Re: How much abuse comes from dynamic IPs? Numbers.
am 27.04.2006 19:59:04 von David Cary HartOn Thu, 27 Apr 2006 10:42:37 -0700
Carl Byington
>
> On Fri, 28 Nov 2003 04:03:15 +0000, Jem Berkes wrote:
>
> > I have exchanged notes with a few admins who have decided to block
> mail
> > from all dynamic IPs.
>
> [snip]
>
> > All duplicate IPs were removed;
> > this is a list of unique IP addresses hitting my trap, guaranteed
> spam.
> >
> > Total unique IP addresses: 1138
> > dul.dnsbl.sorbs.net said 127.0.0.10 (dynamic) for: 205
> > dnsbl.njabl.org said 127.0.0.3 (dynamic) for: 19
> > dynablock.easynet.nl said 127.0.0.2 (dynamic) for: 197
> >
> > Combining positive dynamic IP matches from 3 lists, removing
> duplicates
> > Union = 207
> >
> > ---------
> > Summary:
> > ---------
> > Spam/viruses received from 1138 IPs
> > IPs that were dynamic: 207
> > 18.2% of the abuse hitting my mail server comes from dynamic IPs
> > 81.8% of the abuse hitting my mail server comes from static IPs
>
> You are counting the wrong thing, if you are asking for an answer to
> "how much abuse...". You are counting ip addresses, not spam
> samples.
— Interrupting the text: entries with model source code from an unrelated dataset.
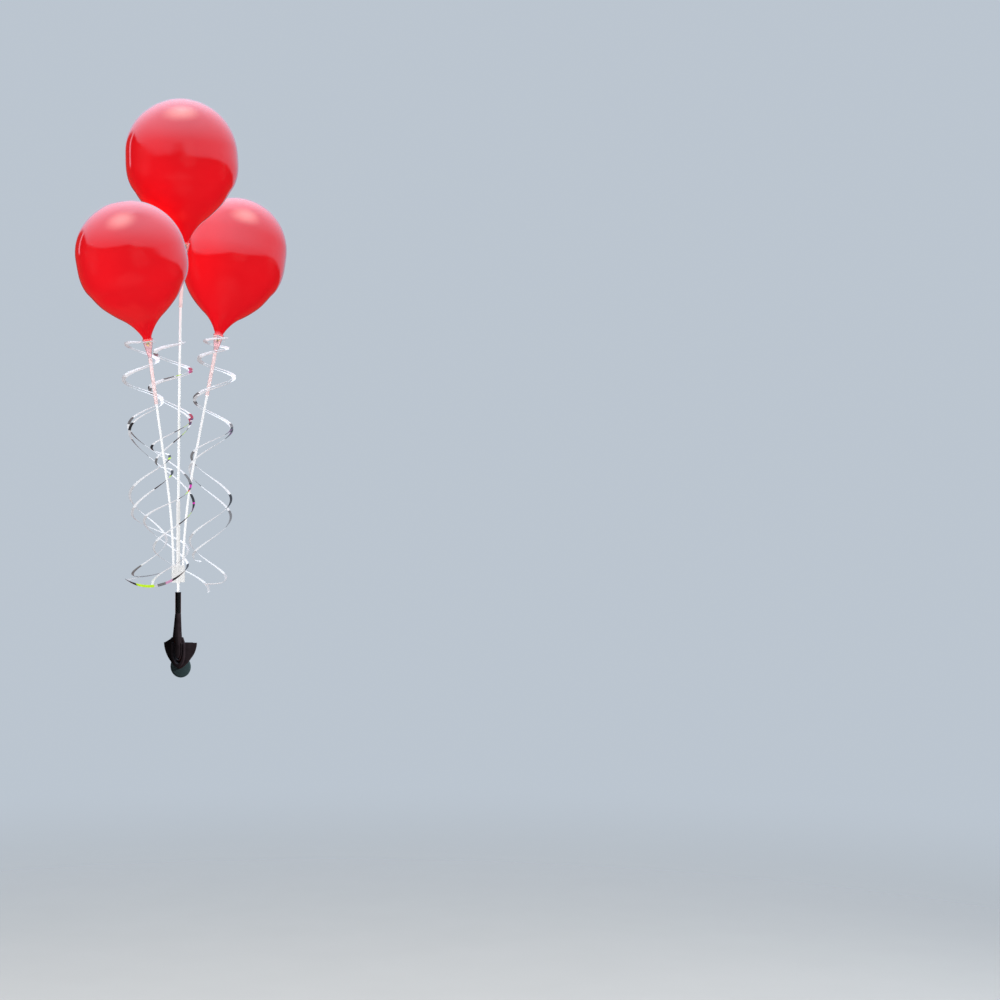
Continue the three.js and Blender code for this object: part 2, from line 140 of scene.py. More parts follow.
def finishPiece(piece, body, nodeName, material, angle):
    piece.data.materials.clear()
    piece.data.materials.append(material)
    activate(piece)
    bpy.ops.object.shade_smooth_by_angle(angle=radians(angle))
    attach(piece, body)
    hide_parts(nodeName)
    piece.visible_glossy = False  # the skins mirror the sky alone


def between(points, t):
    # Smooth course through a list of vectors: t counts the points
    index = min(int(t), len(points) - 2)
    share = t - index
    start, end = points[index], points[index + 1]
    before = points[index - 1] if index else 2 * start - end
    after = points[index + 2] if index + 2 < len(points) else 2 * end - start
    leave, arrive = (end - before) / 2, (after - start) / 2
    return (
        start
        + leave * share
        + (3 * (end - start) - 2 * leave - arrive) * share**2
        + (2 * (start - end) + leave + arrive) * share**3
    )


# Foil swirls. Each row is a turning point of the strip: across, height, depth, how far it bows out
# on its way to the next one, as a share of half the distance, and how far it sags there, where it does.
foil = {
    "wide": 0.0095, "thick": 0.0003, "crown": 0.0004, "stations": 20, "courseStep": 0.01, "wander": 0.9,
    "wanderApart": (50, 100), "rollNoise": 8, "sagRoll": 1100, "sagWidth": 0.12,
}
foilRoll = [(0.62, 11), (0.45, 17), (0.20, 22)]  # the strip's tilt in degrees at some heights
foilWidth = [(0.70, 0.0095), (0.60, 0.0070), (0.20, 0.0062)]  # its width, pulled longer lower down
swirlTurns = {
    "swirl_left_a": [
        (-0.083, 0.7492, -0.073, 1), (-0.117, 0.743, -0.072, 0.8), (-0.040, 0.704, -0.068, 0.7),
        (-0.125, 0.656, -0.066, 0.7), (-0.030, 0.605, -0.058, 0.7), (-0.115, 0.535, -0.050, 0.7),
        (0.034, 0.390, -0.018, 0.7), (-0.084, 0.299, -0.008, 1), (0.024, 0.188, -0.004, 0.5, 0.024),
        (-0.131, 0.157, -0.004, 0.7), (-0.098, 0.164, -0.004, 0),
    ],
    "swirl_left_b": [
        (-0.0833, 0.747, -0.073, 1), (-0.117, 0.740, -0.072, 0.8), (-0.040, 0.700, -0.068, 0.7),
        (-0.125, 0.651, -0.066, 0.7), (-0.030, 0.598, -0.058, 0.7), (-0.113, 0.520, -0.050, 0.6),
        (0.042, 0.344, -0.018, 0.5), (-0.060, 0.232, -0.008, 0.7), (0.077, 0.124, -0.002, 0),
    ],
    "swirl_pole_a": [
        (0.0149, 0.757, -0.001, 0.7), (-0.059, 0.730, 0, 0.7), (0.031, 0.684, 0, 0.7),
        (-0.073, 0.636, 0, 0.7), (0.034, 0.561, 0, 0.45), (-0.066, 0.488, -0.010, 1),
        (-0.014, 0.460, -0.046, 0.7), (-0.118, 0.363, -0.020, 0.7), (-0.028, 0.252, -0.010, 0.7),
        (-0.114, 0.168, -0.004, 0.7), (-0.048, 0.172, -0.004, 0),
    ],
    "swirl_pole_b": [
        (0.0149, 0.7546, -0.001, 0.7), (-0.059, 0.725, 0, 0.7), (0.031, 0.679, 0, 0.7),
        (-0.072, 0.631, 0, 0.7), (0.030, 0.551, 0, 0.4), (-0.055, 0.452, -0.010, 1),
        (-0.008, 0.422, -0.044, 0.7), (-0.112, 0.317, -0.020, 1.15), (0.025, 0.226, -0.006, 0.6),
        (-0.064, 0.142, -0.004, 0),
    ],
    "swirl_right_a": [
        (0.107, 0.776, 0.0958, 0.9), (0.051, 0.768, 0.096, 0.9), (0.109, 0.750, 0.094, 0.8),
        (0.036, 0.722, 0.092, 0.8), (0.128, 0.674, 0.086, 0.7), (0.027, 0.616, 0.078, 0.7),
        (0.125, 0.541, 0.066, 0.7), (0.026, 0.464, 0.042, 0.7), (0.128, 0.355, 0.034, 0.7),
        (0.026, 0.250, 0.020, 0.7), (0.119, 0.158, 0.008, 0.5), (0.070, 0.143, 0.006, 0),
    ],
    "swirl_right_b": [
        (0.107, 0.7747, 0.0958, 0.9), (0.051, 0.765, 0.096, 0.9), (0.109, 0.746, 0.094, 0.8),
        (0.036, 0.717, 0.092, 0.8), (0.128, 0.668, 0.086, 0.7), (0.027, 0.610, 0.078, 0.7),
        (0.125, 0.534, 0.066, 0.7), (0.022, 0.431, 0.038, 0.7), (0.128, 0.311, 0.030, 0.6),
        (0.034, 0.215, 0.022, 0.7), (0.052, 0.200, 0.024, 0),
    ],
}


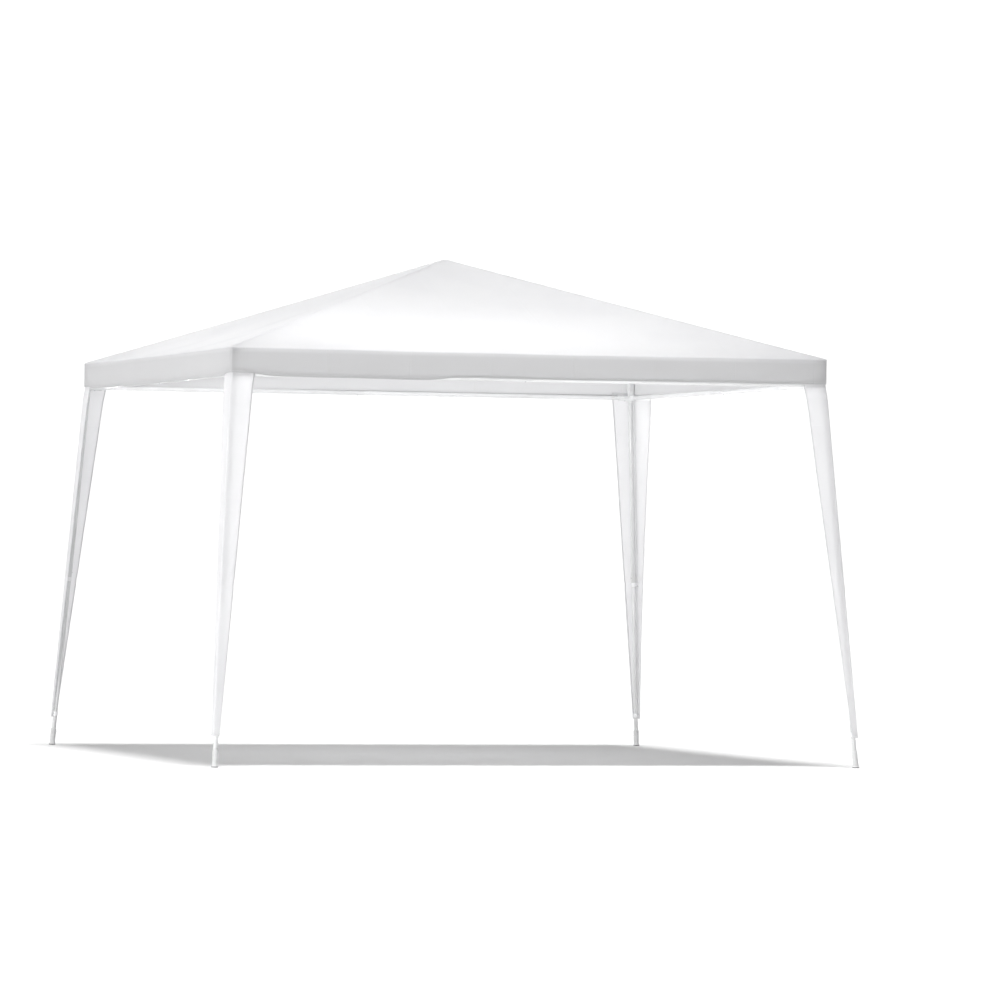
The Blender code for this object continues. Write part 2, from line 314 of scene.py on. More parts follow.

Try again.
>
FWIW, about 40% of all US spam comes from exploited machines in
dynamic space. This does NOT include spam from machines without rDNS
which may, or may not, be in dynamic/residential ranges.
The other issue is s/n. The potential for false positives blocking
dynamic IPs is almost zero. The potential for identifying static IPs
as dynamic is >0 because of generic rDNS.